В Троице-Сергиевской Лавре я впервые побывала с Венедиктом. Собрались мы неожиданно, выехали довольно поздно, и в электричке он уже явно жалел об этой авантюре, а я, глядя на его мрачное лицо, тоже. Вагон был набит людьми, возвращавшимися из Москвы в свои пригороды. Дремавшие на лавках и стиснутые в проходе, в одинаково темных пальто, с тусклыми от усталости лицами, они заставляли чувствовать себя особенно неуютно. Венедикт то и дело выходил курить в тамбур, и стоявшие с вожделением глядели на освободившееся место. Как водится, не обошлось без пьяного, тот покрикивал и куражился, кругом молчали, Венедикт возвращался на свое место и сидел, закрыв глаза. К Загорску вагон почти опустел, и наконец, мы вышли на обледенелый перрон. Кругом нас спешили, поталкивали, на площади те же молчаливые, темные люди набивались в автобусы. Мы пошли пешком и когда вышли на поворот к Лавре, она открылась в парном от мороза воздухе. Венедикт сказал, что она внизу, но кажется – выше этой горы. Мы спускались по крутой улице, и небо с бледными звездами над куполами словно приподнималось с каждым шагом. В Лавре было немноголюдно, отъезжали последние автобусы «Интуриста», у часовни сверкали фотовспышки – японцы снимали живописного старца в ветхом пальто и галошах на босу ногу. Прошла вереница семинаристов, они немного замешкались, когда японцы отсалютовали им фотовспышками. Старец, тихая толпа женщин у часовни, соборы, палаты – все было так ярко, почти неправдоподобно – я не знала, что такое еще существует. Хотелось замешаться в эту толпу, но останавливало присутствие Венедикта: пока я обегала двор, он ждал терпеливо и отдельно от всех, поглядывая на старика с бидоном святой воды, дымящейся на морозе. Так же терпеливо и равнодушно он прошел по музею, а в соборе остался у входа. Я пробыла там довольно долго, а когда спохватилась, Венедикта не было.

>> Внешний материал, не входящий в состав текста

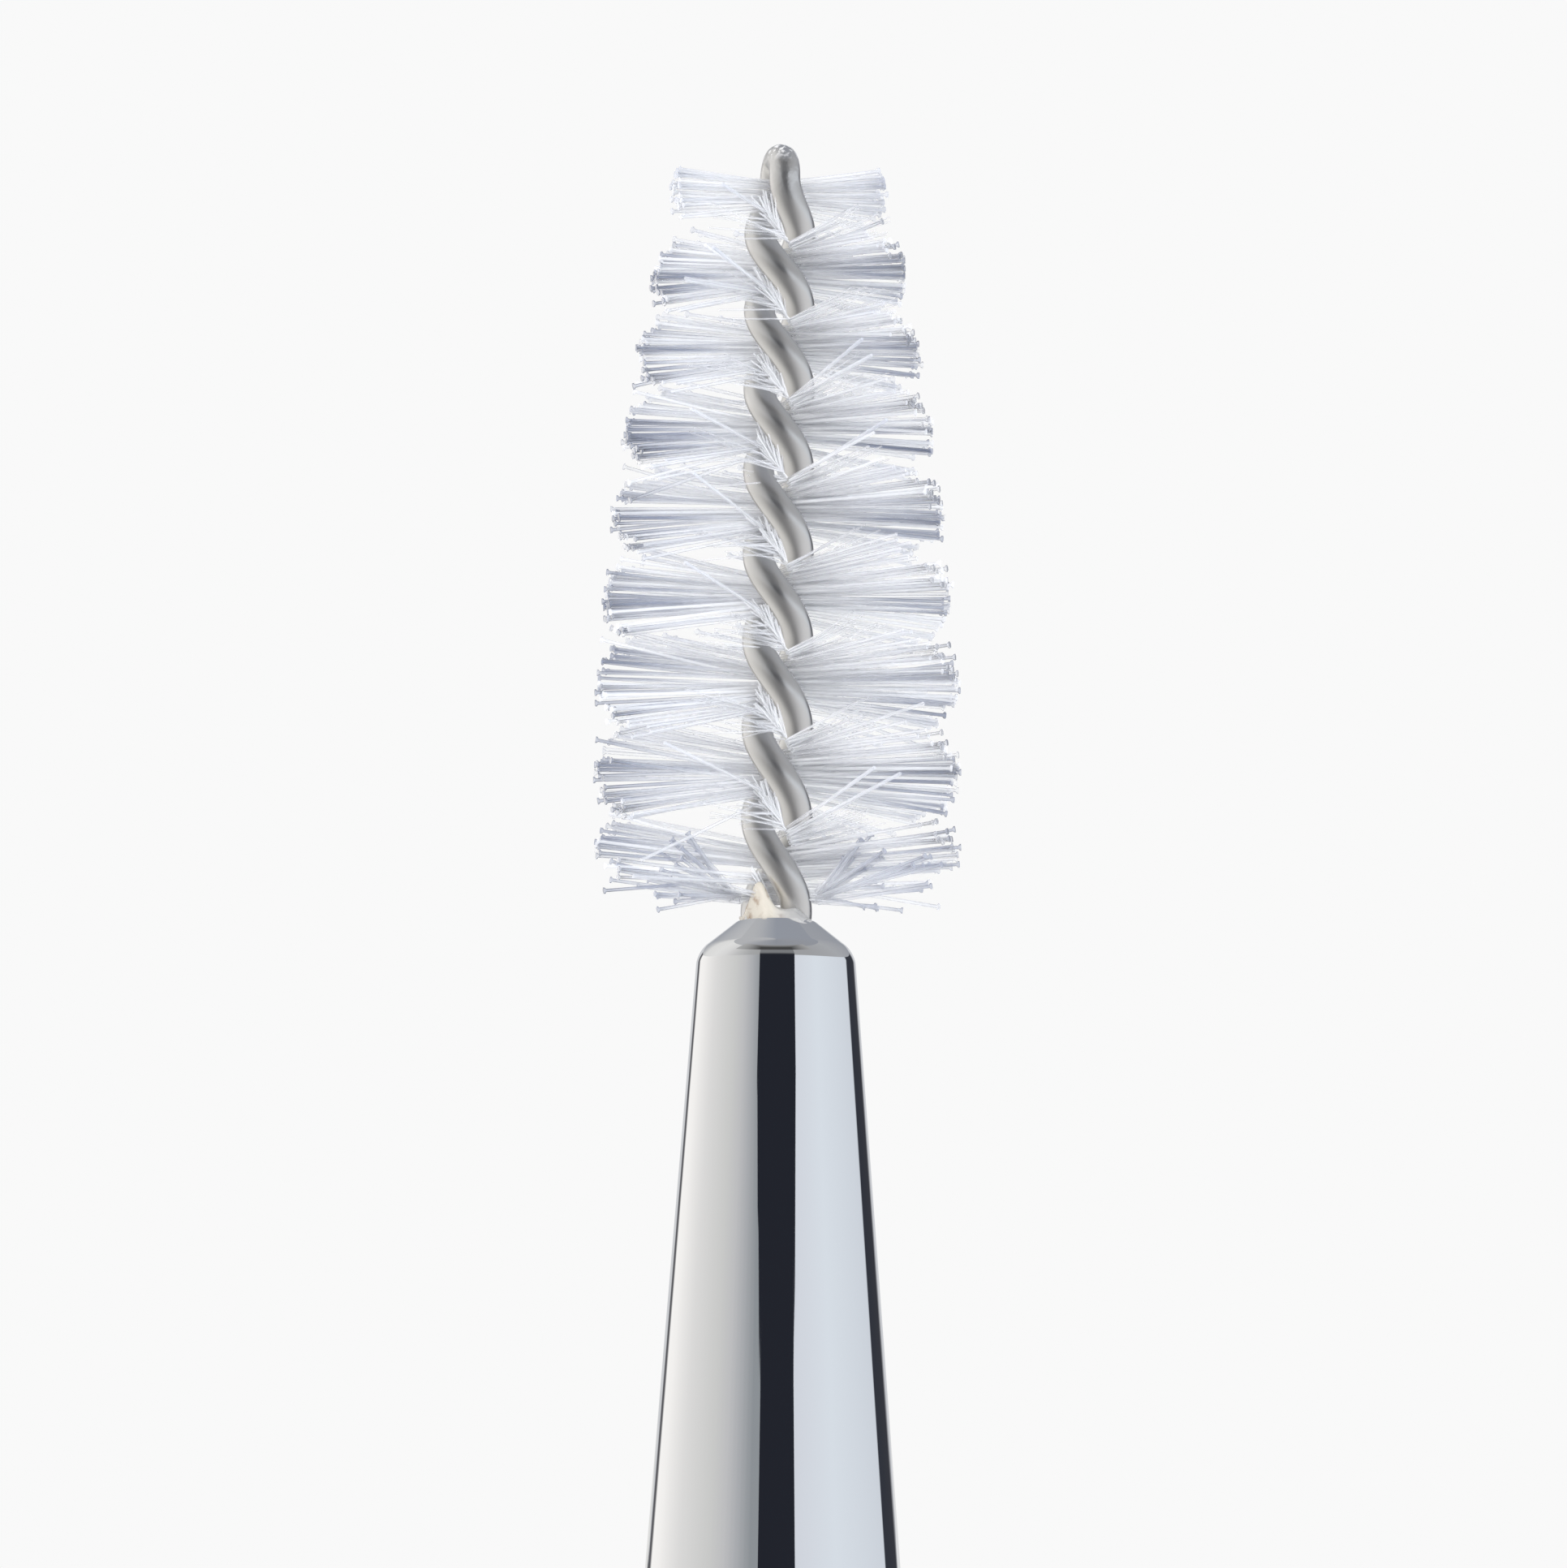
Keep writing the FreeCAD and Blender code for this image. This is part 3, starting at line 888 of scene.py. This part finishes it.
# A strip of grey cloth under the lid, paler to both sides and upwards
strip = curved_card("shade_strip", 0.19, [(0.28, -75.0, 65.0), (0.445, -75.0, 65.0)])
grey_cloth, light = glow("grey_cloth")
nodes, links = grey_cloth.node_tree.nodes, grey_cloth.node_tree.links
place = nodes.new("ShaderNodeTexCoord")
split = nodes.new("ShaderNodeSeparateXYZ")
aside = nodes.new("ShaderNodeMath")
aside.operation = "ABSOLUTE"
sideways = ramp(nodes, 0.09, 0.185, 0.0, 1.0)
upwards = ramp(nodes, 0.345, 0.445, 0.0, 0.65)
paler = nodes.new("ShaderNodeMath")
paler.operation = "MAXIMUM"
fade = ramp(nodes, 0.0, 1.0, 0.06, 0.42)
links.new(place.outputs["Object"], split.inputs["Vector"])
links.new(split.outputs["X"], aside.inputs[0])
links.new(split.outputs["Z"], upwards.inputs["Value"])
links.new(aside.outputs["Value"], sideways.inputs["Value"])
links.new(sideways.outputs["Result"], paler.inputs[0])
links.new(upwards.outputs["Result"], paler.inputs[1])
links.new(paler.outputs["Value"], fade.inputs["Value"])
links.new(fade.outputs["Result"], light.inputs["Color"])
strip.data.materials.append(grey_cloth)

world = bpy.data.worlds.new("studio")
bpy.context.scene.world = world
world.use_nodes = True
nodes, links = world.node_tree.nodes, world.node_tree.links
nodes.clear()
seen = nodes.new("ShaderNodeLightPath")
either = nodes.new("ShaderNodeMath")
either.operation = "MAXIMUM"
backdrop = nodes.new("ShaderNodeBackground")
backdrop.inputs["Color"].default_value = pale
ambient = nodes.new("ShaderNodeBackground")
ambient.inputs["Color"].default_value = (0.925, 0.947, 1.0, 1.0)
ambient.inputs["Strength"].default_value = 1.19
choose = nodes.new("ShaderNodeMixShader")
out = nodes.new("ShaderNodeOutputWorld")
links.new(seen.outputs["Is Camera Ray"], either.inputs[0])
links.new(seen.outputs["Is Transmission Ray"], either.inputs[1])
links.new(either.outputs["Value"], choose.inputs["Fac"])
links.new(ambient.outputs["Background"], choose.inputs[1])
links.new(backdrop.outputs["Background"], choose.inputs[2])
links.new(choose.outputs["Shader"], out.inputs["Surface"])

for name, spot, size, power, colour in (
    ("key_softbox", (-0.45, -0.5, 0.5), 0.4, 2.6, (1.0, 0.97, 0.93)),
    ("fill_softbox", (0.5, -0.35, 0.3), 0.4, 1.6, (0.9, 0.95, 1.0)),
):
    start_piece()
    bpy.ops.object.light_add(type="AREA", location=spot)
    lamp = bpy.context.object
    lamp.name = name
    lamp.data.shape = "SQUARE"
    lamp.data.size = size
    lamp.data.energy = power
    lamp.data.color = colour
    aim = Vector((0, 0, 0.11)) - Vector(spot)
    lamp.rotation_euler = aim.to_track_quat("-Z", "Y").to_euler()
    lamp.visible_glossy = False

# Camera: a long lens, a little below the head and looking up at it, as the photograph was taken
rise = math.radians(8.0)
roll = math.radians(0.3)
reach = 0.3
film_width = 36.0
photo_width = 1931
pixels_per_metre = 57560
aimed_at = Vector((0.00014, 0, 0.1061))
ahead = Vector((0, math.cos(rise), math.sin(rise)))
start_piece()
bpy.ops.object.camera_add(location=aimed_at - reach * ahead)
camera = bpy.context.object
camera.name = "camera"
camera.data.sensor_width = film_width
camera.data.lens = film_width * reach / (photo_width / pixels_per_metre)
camera.data.clip_start = 0.01
camera.data.clip_end = 20.0
aim = ahead.to_track_quat("-Z", "Y") @ Quaternion((0, 0, 1), roll)
camera.rotation_euler = aim.to_euler()
bpy.context.scene.camera = camera
bpy.context.scene.view_settings.view_transform = "Standard"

Он стоял во дворе и толковал со стариком, которого мы приметили. Старик был такой же высокий, худой, странно похожий на Венедикта. Он уговаривал Венедикта окунуться в проруби, тот очень оживился – похоже, идея его увлекла. Когда я подошла, они оба стали уговаривать и меня, Венедикт подчеркивал пользу такого купания для здоровья и был особенно убедителен и серьезен. Я поглядела на сонную воду в бидоне и поежилась. «А ничего, дочка, – сказал старик, – сколько народа купается, и никто не захворал, наоборот, исцеляются». Они с Венедиктом вспомнили несколько случаев чудесных исцелений и простились с явным сожалением. Выходя из Лавры, я обернулась – старика уже не было, у ворот два молодых милиционера перебрасывались снежками. Мы зашли в лавку, и Венедикт выбрал для меня масленку на толстых кривых лапках. Вокруг соборов Лавры был еще один волшебный мир – с чудесным стариком, милиционерами со снежками, развеселой кособокой масленкой и светом в окнах деревянных домов. Он был равно далек и от ее золоченой старины, и от печальной жизни черных фигурок, высыпающих на перрон и бегущих к автобусам. Мы шли вдоль палисадников с кустами, оглохшими от снега, мимо окон с бумажными цветами и игрушками между рамами, голубым светом телевизоров и геранями на подоконниках. Мы подымались наверх, окруженные ровным, кротким теплом жизни, которого так недоставало в моем Питере, его Москве и, наверное, в Петушках, которых я никогда не видела.